Their deaths led to a massive strike. It was a bad scene all around and eventually Martin Luther King Jr came to Memphis in support of the strike. Dr King was offered a room at the “whites only” Peabody Hotel. He refused it and instead stayed at the Black-owned Lorraine Motel. During the days of segregation, Blacks traveling the USA relied on “The Green Book” (the Negro Motorist Green Book) to find lodging and restaurants. Owned and operated by Walter and Loree Bailey, the Lorraine Motel was listed in the book. It would be King’s final stop.
It is from the corner of Mulberry and Butler where the Lorraine Motel stands that we received an unexpected lesson in our Civil Rights tour of the USA. Following King’s death, it was Walter Bailey’s wish to turn the Lorraine Motel into a memorial to Dr King. A few months prior to Bailey’s death in 1988, the motel closed and plans to build a civil rights museum on site began. Unfortunately, the tenants in the Lorraine Motel were evicted, the last of them being Jacqueline Smith who did not leave without a fight and 34 years later, she is still fighting. Her protest began with these words:
“You people are making a mistake. If I can’t live at The Lorraine, I’ll camp out on the sidewalk out front.”
After several years of camping out across the street, Smith was provided by the city a small house to live in. However, this has not stopped her protests. Every day without fail, she resides over a small booth of sorts on the corner of Mulberry and Butler (check it out on Google Maps), keeping vigil and ready to spread her message to anyone that will listen. While camped at Hernando Point, I learned about Jacqueline Smith from fellow RV’ers.

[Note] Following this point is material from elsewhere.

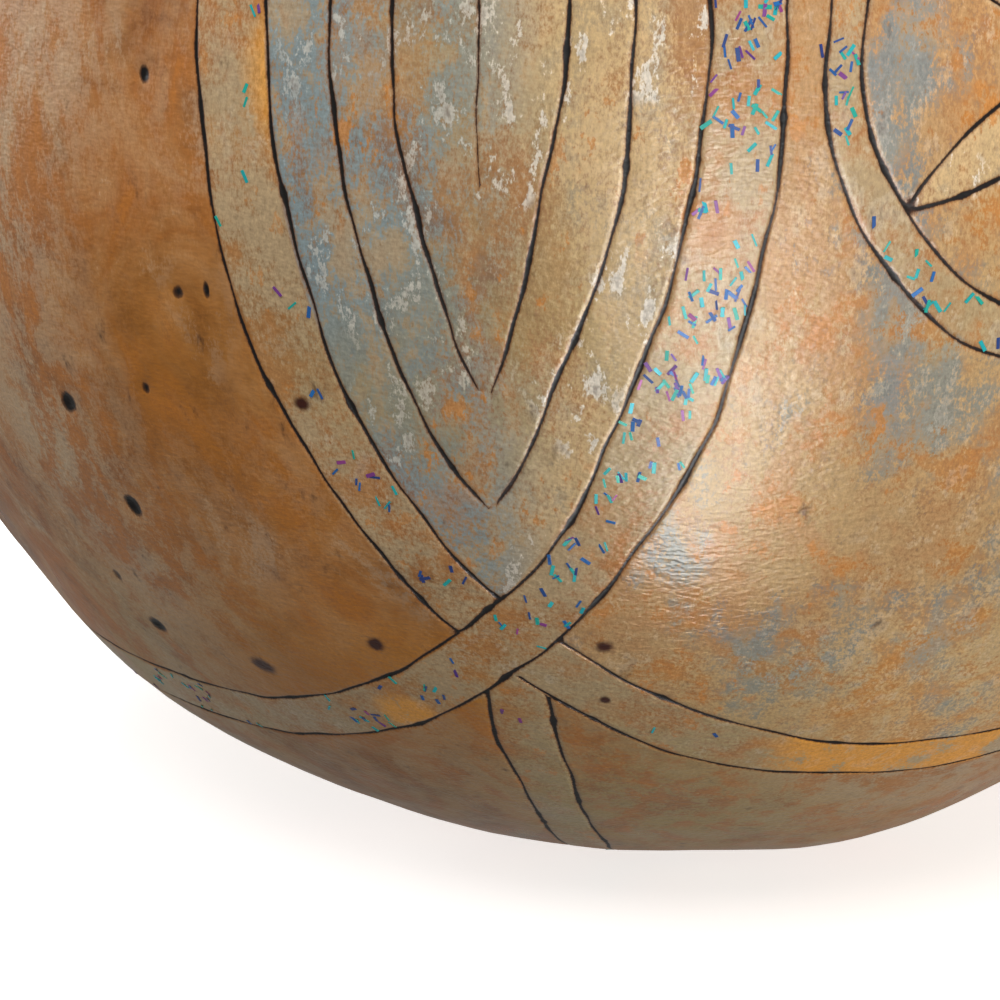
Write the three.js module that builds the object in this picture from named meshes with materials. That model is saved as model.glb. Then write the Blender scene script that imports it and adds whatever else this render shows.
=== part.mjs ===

Vivian and I wanted to meet her.
Adorned in a colorful scarf and dark sunglasses, the diminutive Jacqueline Smith held up a tattered copy of Dr King’s “A Testament of Hope” and implored us to “read his words, not those written by white people who glorify King’s death and negativity with a multi-million dollar purchase of the rooming house from where Dr King was shot“. She spoke to us of the ill effects of gentrification, interracial marriages and wealthy Black people spending their money on things other than to help other Black people. But mostly, it was about the lack of support for the homeless and disadvantaged, healthcare and help for the old and infirm. “Those are the issues that mattered most to Dr. King and they still matter today”, says Smith. And when I asked her if she had met King, she promptly rapped my knuckles with these words, “That question is not relevant to the conversation”.
We were taken aback by Ms. Smith’s words. Walking toward Central BBQ a block away from the Lorraine, Vivian and I pondered those words and while we agree with the message about support for the disadvantaged, there were other things we could not see eye to eye. According to Ms Smith, “They wanted King to marry a white woman”. I am not sure who ‘they’ is, but we couldn’t help think, what if Dr. King fell in love with a white woman? Who are we to dictate who he, or anyone for that matter can or cannot marry? At any rate, I must thank Jacqueline Smith for her tenacity of keeping the fires stoked and for inspiring the young Black man who sat talking with her and taking notes in his copy of King’s book. I thank her for adding a fresh perspective to our Civil Rights education and making our visit to Memphis more memorable than usual.
Lastly, before we left Memphis, we had to see the 322-ft tall “Memphis Pyramid”, or what our tour guide referred to as “The Redneck Disney”. The Pyramid was built to serve as an arena as Memphis tried to lure pro teams to its city. After losing money with the opening of the Fedex Forum, it was bought out by Bass Pro Shops in 2015. Enjoy the visual delights of a Bass Pro Shop on decorative steroids.